Am Ende sind die Bürgerinnen und Bürger die Dummen, die ihre Sturheit mit ihrem Geld und ihrer Zeit, nämlich Wartezeit bezahlen müssen. Und natürlich auch die Mitarbeiterinnen und Mitarbeiter, denen meine Bewunderung dafür gilt, dass sie unter diesen Bedingungen immer noch ihren Job machen.

Meine Damen und Herren,
wir sind der Meinung, dass alles, was man für eine langfristige Entscheidung braucht, heute schon auf dem Tisch liegt. Trotzdem sind wir bereit, dem Antrag der F.D.P. zuzustimmen, denn er gibt der Verwaltung konkrete Prüfaufträge an die Hand und vergisst dabei eben auch die vollständige Öffnung der Bürgerbüros nicht. Aber ein Hinweis sei mir gestattet: der Rat hat bereits Ende 2014 einstimmig einen Prüfauftrag der FDP-Fraktion beschlossen, in dem die Verwaltung unter anderem aufgefordert wurde zu prüfen, ich zitiere: „inwieweit zukünftig Kompetenzen und Aufgaben an die Bürgerbüros zurückgegeben werden können, um gerade vor Ferienzeiten Überlastungen einzelner Dienststellen zu vermeiden“.

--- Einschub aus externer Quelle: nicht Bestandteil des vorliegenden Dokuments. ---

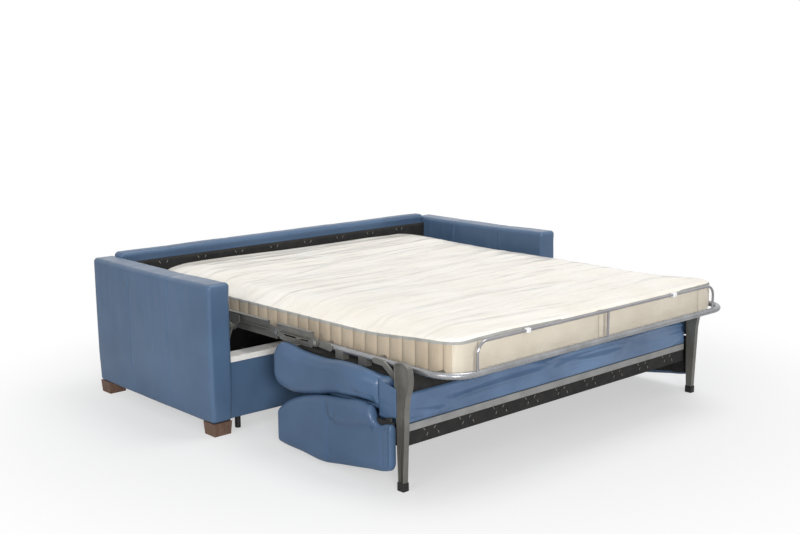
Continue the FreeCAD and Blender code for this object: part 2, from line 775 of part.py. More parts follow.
def back_cheek():
    stations = [(CHEEK_INNER, 1, 6), (CHEEK_INNER + 4, 1, 1), (911, 1, 0), (919, 1, 8)]
    return loft_x(cheek_profile, stations)


def back_frame():
    points = [(FRAME_NEAR_Y, 146), (FRAME_FAR_Y, 75), (FRAME_FAR_Y, 137), (FRAME_NEAR_Y, 208)]
    body = plate(points, -SLOT_INNER + 2, SLOT_INNER - 2)
    wing_points = [(-480, 98), (-315, 80), (-315, 134), (-480, 153)]
    wing = plate(wing_points, SLOT_INNER - 2, 894)
    return fused(body, wing, mirrored(wing))


def hinge_arm():
    """A flat arm from the back's frame up to the hinge pin beside the leg."""
    x0, x1 = LEG_X[0] - 6, LEG_X[0] - 1
    y, z = BACK_PIVOT
    body = bar((y, 165), BACK_PIVOT, 15, x0, x1)
    body = body.cut(rod_x(y, z, PIVOT_RADIUS + RUNNING_GAP, x0 - 1, x1 + 1))
    foot = block(SLOT_INNER - 2, x0, y - 24, y + 24, 152, 176)
    return fused(body, foot)


gusset_points = [
    (-891, 330),
    ((-909, 290), (-919, 227)),
    (-916, 227),
    ((-906, 290), (-888, 330)),
]
arm = hinge_arm()
cheek = back_cheek()
back_nodes = {
    "back_cushion": group(back_cushion(), *[s for strip in slot_strips() for s in both_sides(strip)]),
    "back_frame": back_frame(),
    "back_cheek_right": cheek,
    "back_cheek_left": mirrored(cheek),
    "back_hinge_arm_right": arm,
    "back_hinge_arm_left": mirrored(arm),
    "back_end_bar": block(-845, 845, FRAME_NEAR_Y - 5, FRAME_NEAR_Y, *END_BAR_Z),
    "end_gusset": plate(gusset_points, -842, 842),
}

# Every piece is shifted to the origin, checked and written

everything = {}
for nodes in (shell_nodes, arm_nodes, middle_nodes, head_nodes, link_nodes, foot_nodes, back_nodes):
    everything.update(nodes)
for name, shape in everything.items():
    shape.translate(V(0, ORIGIN_SHIFT, 0))
    whole = shape.isValid() and all(s.isClosed() for s in shape.Solids)
    if not whole or not shape.Solids:
        print("not a closed solid:", name)
    shape.exportStep("parts/" + name + ".step")
print(len(everything), "nodes")
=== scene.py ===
import json
import math

import bpy
import numpy as np
from mathutils import Matrix, Vector


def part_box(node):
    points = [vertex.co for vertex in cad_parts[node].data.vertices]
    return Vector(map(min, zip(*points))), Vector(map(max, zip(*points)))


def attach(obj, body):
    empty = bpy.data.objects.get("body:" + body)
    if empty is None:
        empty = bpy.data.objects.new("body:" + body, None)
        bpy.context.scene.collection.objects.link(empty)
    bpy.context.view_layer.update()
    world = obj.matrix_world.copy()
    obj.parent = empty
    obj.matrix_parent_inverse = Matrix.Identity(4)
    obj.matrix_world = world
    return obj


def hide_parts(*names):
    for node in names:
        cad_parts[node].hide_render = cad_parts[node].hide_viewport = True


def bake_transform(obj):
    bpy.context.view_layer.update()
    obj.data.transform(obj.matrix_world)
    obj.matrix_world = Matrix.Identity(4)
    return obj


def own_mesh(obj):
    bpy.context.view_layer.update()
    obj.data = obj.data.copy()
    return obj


# The looks of a leather three-seat sofa with its bed folded out. Lengths are metres.
# X runs across the sofa, Y from the bed's foot to the sofa's back, and Z is up.

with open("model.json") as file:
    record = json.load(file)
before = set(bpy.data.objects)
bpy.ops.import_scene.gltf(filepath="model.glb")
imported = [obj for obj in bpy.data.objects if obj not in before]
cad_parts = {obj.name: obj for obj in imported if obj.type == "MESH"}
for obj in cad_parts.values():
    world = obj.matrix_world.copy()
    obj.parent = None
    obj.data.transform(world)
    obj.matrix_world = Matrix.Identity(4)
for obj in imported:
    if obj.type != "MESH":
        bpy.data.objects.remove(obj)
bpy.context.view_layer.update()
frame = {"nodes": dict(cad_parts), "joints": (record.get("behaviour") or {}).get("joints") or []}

ARM_LOW, ARM_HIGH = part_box("sofa_arm_right")
BACK_LOW, BACK_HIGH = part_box("back_shell")
RAIL_LOW, RAIL_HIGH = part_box("front_rail")
LINING_LOW, LINING_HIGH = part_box("back_lining")
MIDDLE_LOW, MIDDLE_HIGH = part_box("mattress_middle")
BACK_PAD_LOW, BACK_PAD_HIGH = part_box("back_cushion")
BAR_LOW, BAR_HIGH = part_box("back_end_bar")
ARM_FRONT = ARM_LOW.y
SEAT_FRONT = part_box("seat_cushion")[0].y
CHEEK_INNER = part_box("back_cheek_right")[0].x
NO_SEAMS = ((), (), ())


def joint_place(name):
    return next(j for j in frame["joints"] if j["name"] == name)["pos_m"]


def srgb(red, green, blue):
    """A colour on the 0 to 255 screen scale as linear light."""
    def linear(value):
        v = value / 255
        return v / 12.92 if v <= 0.04045 else ((v + 0.055) / 1.055) ** 2.4

    return (linear(red), linear(green), linear(blue), 1.0)


def shaded(colour, share):
    return tuple(c * share for c in colour[:3]) + (1.0,)


# Meshes from grids of points

CELL_PRIMES = np.array((374761393, 668265263, 1274126177))
SEED_PRIME = 974634777
WORD = 0xFFFFFFFF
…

Heute, nach anderthalb Jahren, liegt mir hierzu immer noch kein Prüfergebnis vor und die Sofortmaßnahmen des OBs, die ja in die komplett andere Richtung gehen, lässt mich zweifeln, ob dieser Antrag, selbst wenn er heute beschlossen wird, diesmal auch umgesetzt wird.

Zum Antrag von CDU und SPD in aller gebotenen Kürze: sie bleiben sich treu. Seit elf Jahren, also seit sie sich zusammengeschlossen haben, ist es immer das gleiche Spiel: für das Lösen von Problemen sind sie nicht zuständig. Sie schreiben dann mal eben einen vagen, unkonkreten Antrag, und anstatt wie wir oder auch die FDP konkrete Lösungsvorschläge einzubringen, soll dann die Verwaltung für sie arbeiten. Aber vielleicht haben Sie ja auch schon intern für sich beschlossen, dass wir jetzt plötzlich doch viel Geld haben, um ein gemeinsames, zentrales Gebäude für Bürgerdienste und KfZ-Stelle zu errichten und ihr Antrag soll ihnen nur etwas Luft verschaffen. So oder so stellt er keine vernünftige Grundlage dar, um die Probleme schnell und nachhaltig zu lösen und deshalb werden wir ihm auch nicht zustimmen können.